It’s A Sick Ice Slick

, , , , , | Friendly | January 3, 2020

I live in a condo community with shared entryways — front and back doors — and the front door is at the top of a porch. My poor senior dog has been sick all week, and after her morning walk, she decides to drop a bit of vomit on the front porch — not a lot, smaller than a child’s hand. After unlocking the front door, going upstairs to my unit, and getting her settled, I came back down with a paper towel and cleaned up the mess as best I could. As it was currently 17 degrees F, I decided against washing the residue away with water, as the spot was so small — and not even three-dimensional — that most folks could avoid it easily if they even noticed it. 

However, one of my neighbors obviously thought differently.

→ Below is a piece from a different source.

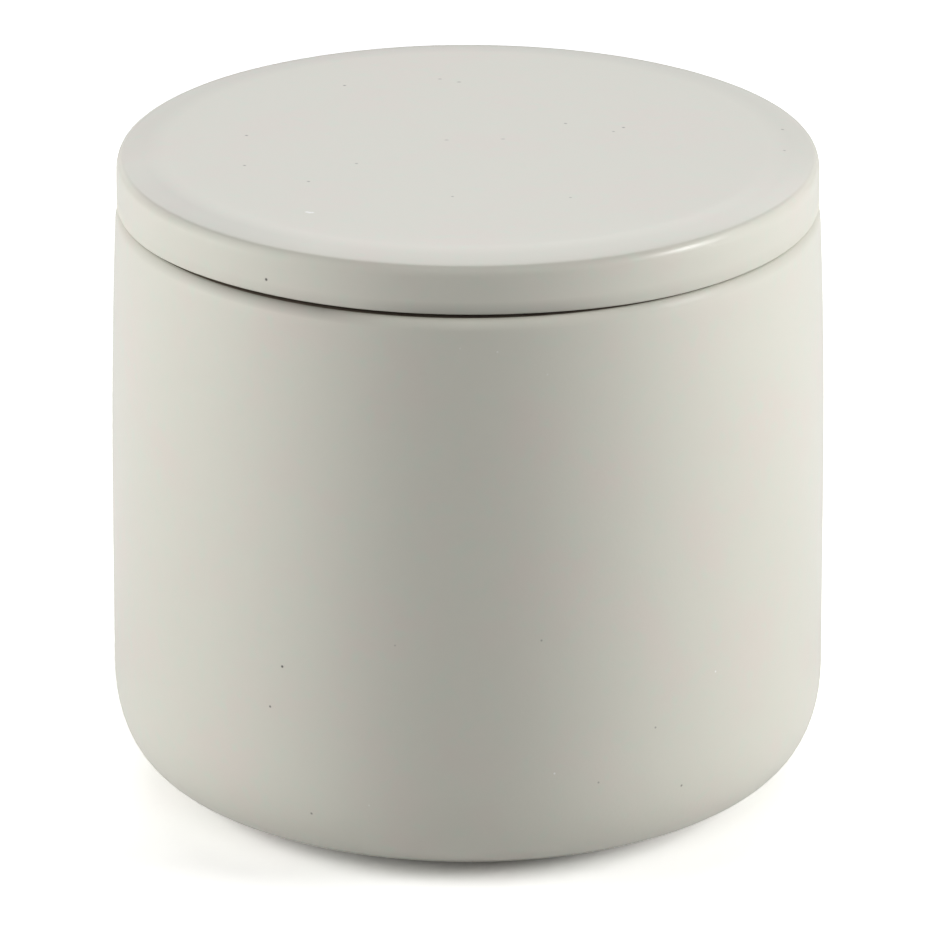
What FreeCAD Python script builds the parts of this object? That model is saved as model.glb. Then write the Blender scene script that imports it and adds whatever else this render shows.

I went back inside to finish getting ready for work. When I exited the front door again, not even ten minutes later, I found that the front porch was covered in a thick sheet of ice — not just the spot where my dog was sick, the whole blessed porch. Someone else had the smarts to cover the ice with building-supplied ice-melt. 

Now, had the weather been above freezing, I most certainly would have followed up the paper towel with a bucket of warm, soapy water, but I didn’t want to turn our community front porch into an ice skating rink. I’m still waiting for one of my neighbors to berate me for not cleaning up after my dog’s puke. Did I screw up?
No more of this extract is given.